• [Provided records]
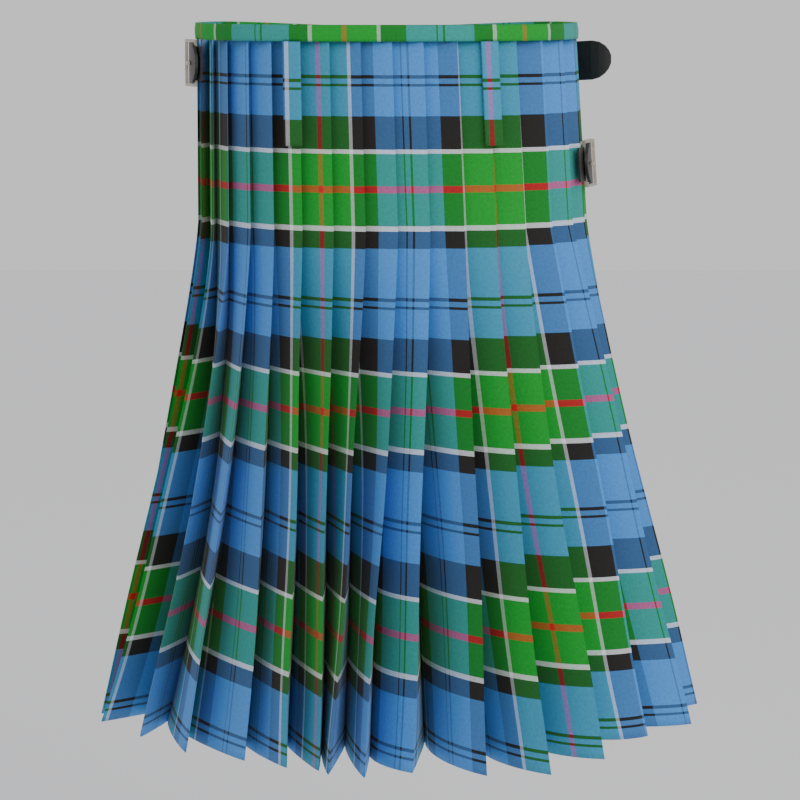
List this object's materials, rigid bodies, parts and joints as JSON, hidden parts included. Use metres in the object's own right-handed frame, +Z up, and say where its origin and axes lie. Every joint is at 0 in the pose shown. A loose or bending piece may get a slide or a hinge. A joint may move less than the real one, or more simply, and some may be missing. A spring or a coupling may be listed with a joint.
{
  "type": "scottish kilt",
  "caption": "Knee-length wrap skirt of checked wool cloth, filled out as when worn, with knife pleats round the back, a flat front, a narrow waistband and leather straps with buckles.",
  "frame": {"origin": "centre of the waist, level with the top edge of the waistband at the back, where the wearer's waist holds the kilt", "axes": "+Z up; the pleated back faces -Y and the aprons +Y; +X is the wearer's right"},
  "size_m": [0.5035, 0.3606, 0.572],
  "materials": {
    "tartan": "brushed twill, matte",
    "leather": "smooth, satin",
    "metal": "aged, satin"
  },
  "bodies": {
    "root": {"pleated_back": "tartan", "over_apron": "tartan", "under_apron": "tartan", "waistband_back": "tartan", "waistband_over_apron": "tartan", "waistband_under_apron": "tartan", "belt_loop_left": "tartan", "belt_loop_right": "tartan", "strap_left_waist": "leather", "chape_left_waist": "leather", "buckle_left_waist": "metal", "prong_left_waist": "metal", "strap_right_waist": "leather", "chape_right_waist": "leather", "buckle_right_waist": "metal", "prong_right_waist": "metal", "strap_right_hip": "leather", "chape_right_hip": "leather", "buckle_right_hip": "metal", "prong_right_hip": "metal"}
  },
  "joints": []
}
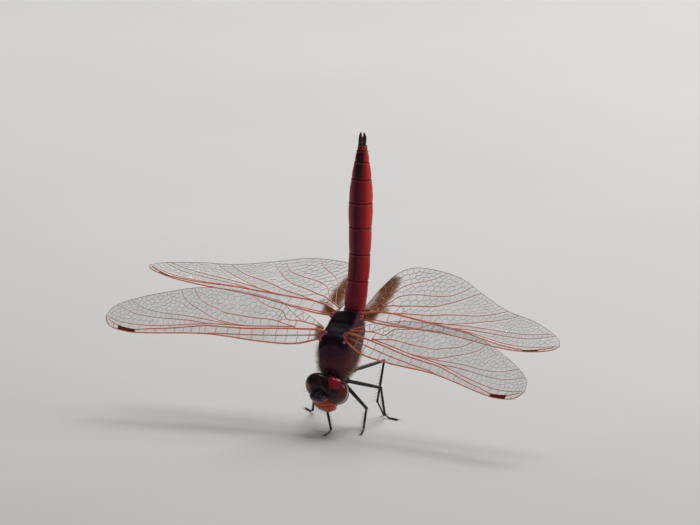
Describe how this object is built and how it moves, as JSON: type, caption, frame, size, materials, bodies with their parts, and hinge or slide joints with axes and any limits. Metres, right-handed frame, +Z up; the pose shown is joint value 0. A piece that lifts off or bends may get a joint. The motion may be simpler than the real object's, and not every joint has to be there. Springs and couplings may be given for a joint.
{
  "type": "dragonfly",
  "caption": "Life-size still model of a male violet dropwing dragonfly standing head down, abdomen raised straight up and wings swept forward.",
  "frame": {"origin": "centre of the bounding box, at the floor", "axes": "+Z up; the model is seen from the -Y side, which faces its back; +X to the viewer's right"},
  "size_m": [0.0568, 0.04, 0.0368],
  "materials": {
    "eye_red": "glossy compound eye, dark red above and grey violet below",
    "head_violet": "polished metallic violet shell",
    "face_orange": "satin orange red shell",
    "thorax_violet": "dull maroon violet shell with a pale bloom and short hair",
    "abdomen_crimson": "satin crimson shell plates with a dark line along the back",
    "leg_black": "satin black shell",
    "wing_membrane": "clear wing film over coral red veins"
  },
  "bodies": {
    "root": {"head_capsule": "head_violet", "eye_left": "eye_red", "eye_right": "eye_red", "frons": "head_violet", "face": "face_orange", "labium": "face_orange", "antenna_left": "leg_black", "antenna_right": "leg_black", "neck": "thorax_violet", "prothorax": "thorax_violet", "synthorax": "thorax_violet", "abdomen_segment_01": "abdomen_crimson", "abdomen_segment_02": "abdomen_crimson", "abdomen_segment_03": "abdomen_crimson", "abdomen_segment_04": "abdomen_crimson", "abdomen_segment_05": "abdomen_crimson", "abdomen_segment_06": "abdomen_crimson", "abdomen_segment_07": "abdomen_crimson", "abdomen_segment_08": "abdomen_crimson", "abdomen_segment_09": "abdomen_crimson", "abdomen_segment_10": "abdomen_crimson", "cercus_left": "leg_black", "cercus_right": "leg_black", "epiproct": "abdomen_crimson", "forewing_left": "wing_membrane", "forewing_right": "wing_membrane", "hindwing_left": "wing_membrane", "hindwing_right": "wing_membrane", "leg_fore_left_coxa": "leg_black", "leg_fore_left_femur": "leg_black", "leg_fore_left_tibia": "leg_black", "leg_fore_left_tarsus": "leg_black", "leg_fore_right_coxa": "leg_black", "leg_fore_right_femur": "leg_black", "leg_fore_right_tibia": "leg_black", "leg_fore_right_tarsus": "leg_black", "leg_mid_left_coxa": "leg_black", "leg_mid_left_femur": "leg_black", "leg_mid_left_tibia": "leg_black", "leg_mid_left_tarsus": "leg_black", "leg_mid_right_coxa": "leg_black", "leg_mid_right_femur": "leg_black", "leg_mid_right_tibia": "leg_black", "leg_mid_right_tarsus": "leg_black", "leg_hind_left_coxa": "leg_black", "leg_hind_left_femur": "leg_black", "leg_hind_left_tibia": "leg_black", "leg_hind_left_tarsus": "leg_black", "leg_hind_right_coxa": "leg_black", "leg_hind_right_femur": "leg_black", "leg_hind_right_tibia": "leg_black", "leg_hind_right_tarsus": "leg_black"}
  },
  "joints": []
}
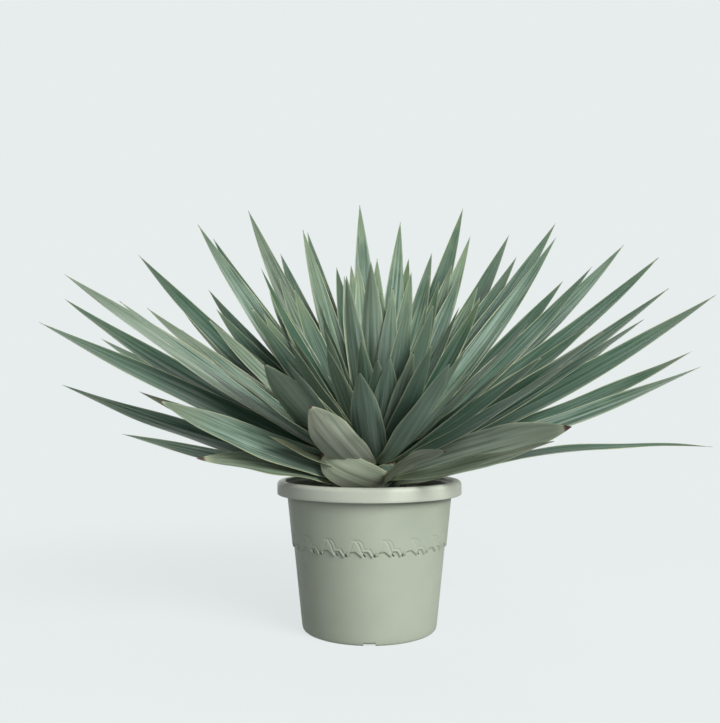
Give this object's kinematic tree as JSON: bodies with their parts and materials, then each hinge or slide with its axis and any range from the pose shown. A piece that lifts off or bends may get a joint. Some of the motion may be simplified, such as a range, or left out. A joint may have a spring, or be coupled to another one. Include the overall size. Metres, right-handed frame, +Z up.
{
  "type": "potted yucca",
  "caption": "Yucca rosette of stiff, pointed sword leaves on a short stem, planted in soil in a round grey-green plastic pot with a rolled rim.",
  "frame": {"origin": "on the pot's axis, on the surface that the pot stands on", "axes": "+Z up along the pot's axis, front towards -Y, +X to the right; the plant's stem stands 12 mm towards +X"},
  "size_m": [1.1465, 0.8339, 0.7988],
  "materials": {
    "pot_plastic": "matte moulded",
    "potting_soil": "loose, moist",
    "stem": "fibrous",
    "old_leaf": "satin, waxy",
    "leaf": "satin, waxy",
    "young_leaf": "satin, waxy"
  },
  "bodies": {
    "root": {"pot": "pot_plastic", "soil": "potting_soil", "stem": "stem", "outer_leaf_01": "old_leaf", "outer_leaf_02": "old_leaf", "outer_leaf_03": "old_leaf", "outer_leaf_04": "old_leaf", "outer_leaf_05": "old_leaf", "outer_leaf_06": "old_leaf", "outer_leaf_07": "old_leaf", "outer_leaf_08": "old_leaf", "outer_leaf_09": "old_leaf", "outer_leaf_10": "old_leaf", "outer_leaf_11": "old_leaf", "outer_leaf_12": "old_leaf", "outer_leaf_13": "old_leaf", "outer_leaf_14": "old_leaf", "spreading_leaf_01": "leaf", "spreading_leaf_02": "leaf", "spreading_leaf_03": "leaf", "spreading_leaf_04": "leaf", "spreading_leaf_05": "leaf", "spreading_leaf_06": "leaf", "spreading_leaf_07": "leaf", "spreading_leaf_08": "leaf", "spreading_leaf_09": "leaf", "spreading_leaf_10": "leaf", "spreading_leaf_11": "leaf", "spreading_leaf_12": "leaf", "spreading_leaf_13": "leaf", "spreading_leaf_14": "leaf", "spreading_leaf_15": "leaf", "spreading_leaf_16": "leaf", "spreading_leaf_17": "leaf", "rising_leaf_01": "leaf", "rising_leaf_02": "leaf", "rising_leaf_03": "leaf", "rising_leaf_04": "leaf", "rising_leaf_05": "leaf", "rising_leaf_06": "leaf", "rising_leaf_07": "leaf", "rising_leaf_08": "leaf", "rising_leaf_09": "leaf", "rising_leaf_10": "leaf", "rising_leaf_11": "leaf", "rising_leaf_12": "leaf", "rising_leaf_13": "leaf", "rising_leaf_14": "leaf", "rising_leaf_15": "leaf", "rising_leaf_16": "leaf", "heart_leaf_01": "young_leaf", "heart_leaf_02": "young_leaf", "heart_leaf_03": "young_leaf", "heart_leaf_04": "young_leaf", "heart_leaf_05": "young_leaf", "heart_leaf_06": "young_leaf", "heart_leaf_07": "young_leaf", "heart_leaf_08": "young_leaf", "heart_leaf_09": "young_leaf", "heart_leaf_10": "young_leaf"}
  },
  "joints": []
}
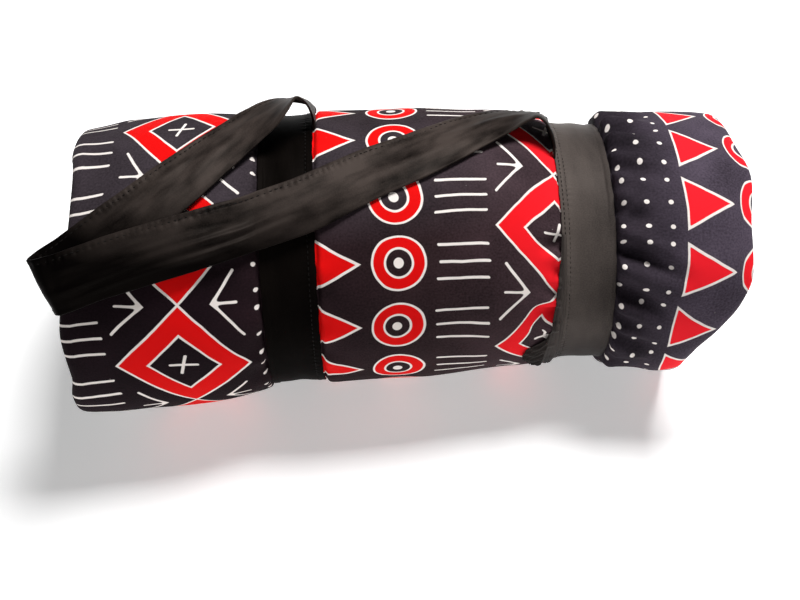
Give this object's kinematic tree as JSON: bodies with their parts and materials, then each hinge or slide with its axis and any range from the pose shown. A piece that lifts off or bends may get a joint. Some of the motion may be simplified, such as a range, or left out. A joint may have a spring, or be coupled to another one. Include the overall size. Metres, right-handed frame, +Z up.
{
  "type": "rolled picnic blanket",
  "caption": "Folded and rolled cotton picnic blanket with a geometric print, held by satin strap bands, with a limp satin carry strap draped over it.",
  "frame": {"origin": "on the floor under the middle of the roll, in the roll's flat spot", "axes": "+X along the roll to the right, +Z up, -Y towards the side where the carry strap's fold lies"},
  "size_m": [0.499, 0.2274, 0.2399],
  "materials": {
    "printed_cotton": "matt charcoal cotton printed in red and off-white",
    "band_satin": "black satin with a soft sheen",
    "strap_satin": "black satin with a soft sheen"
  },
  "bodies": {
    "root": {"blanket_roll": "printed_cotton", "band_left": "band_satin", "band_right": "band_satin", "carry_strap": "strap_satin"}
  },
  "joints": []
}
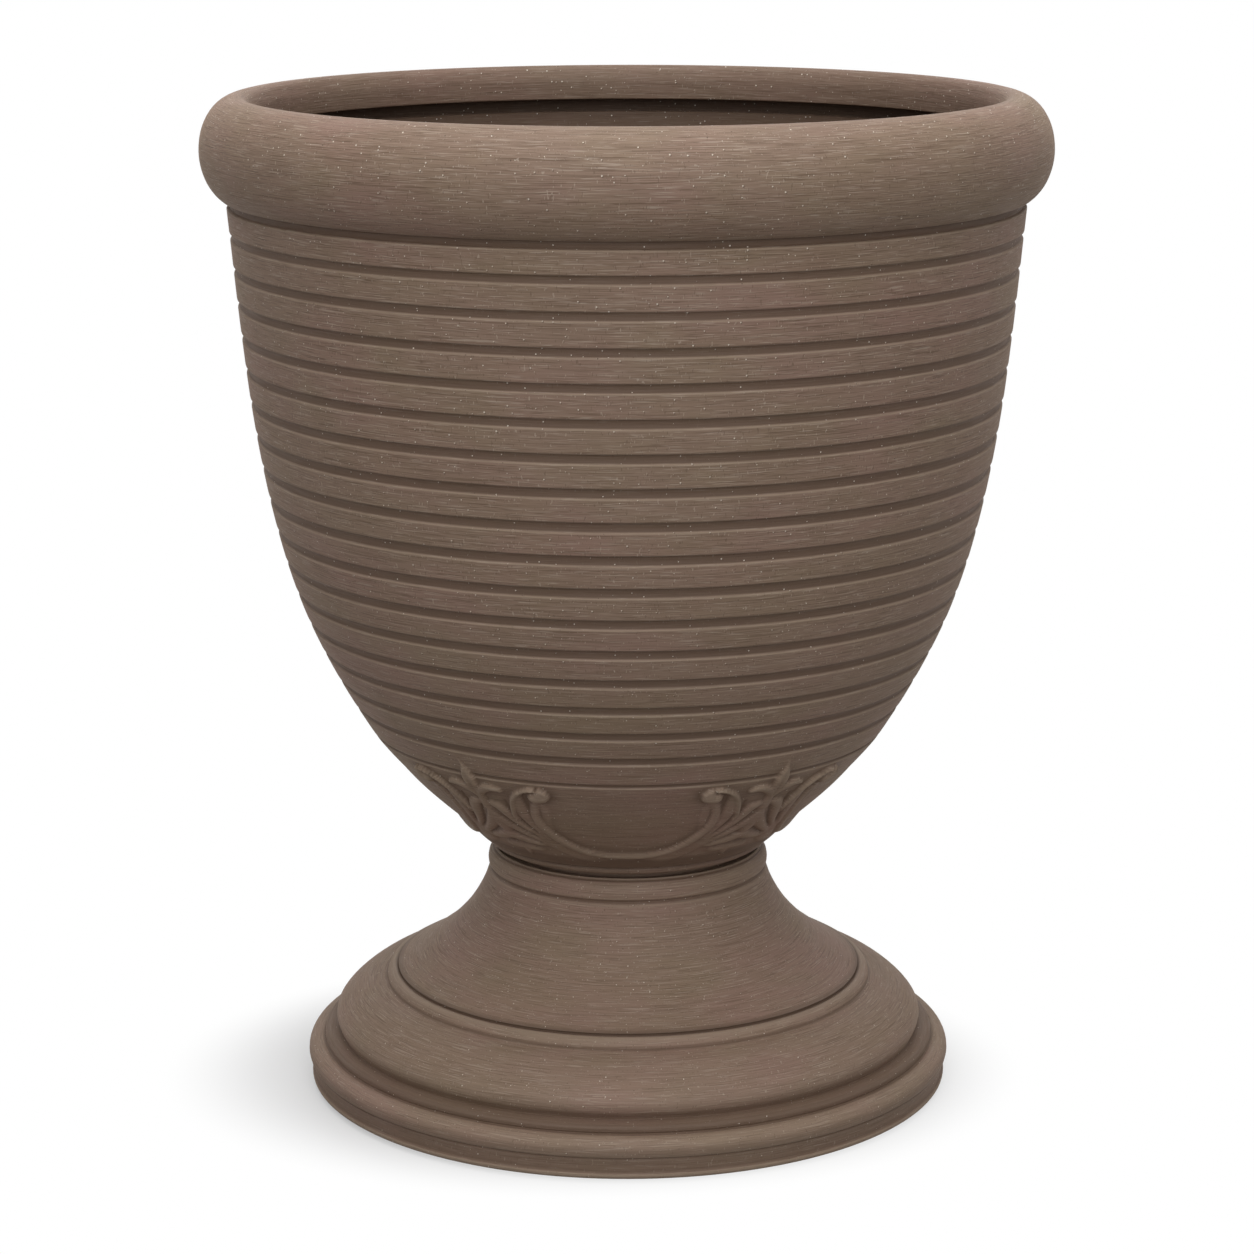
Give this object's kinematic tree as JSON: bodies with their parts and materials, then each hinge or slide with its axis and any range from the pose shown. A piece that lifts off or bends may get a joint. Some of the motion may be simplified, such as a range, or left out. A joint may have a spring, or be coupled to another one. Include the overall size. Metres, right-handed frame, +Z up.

• [Request] Say how many lines of the data hold the string "loose". Reply with the number alone.

• [The reply] 2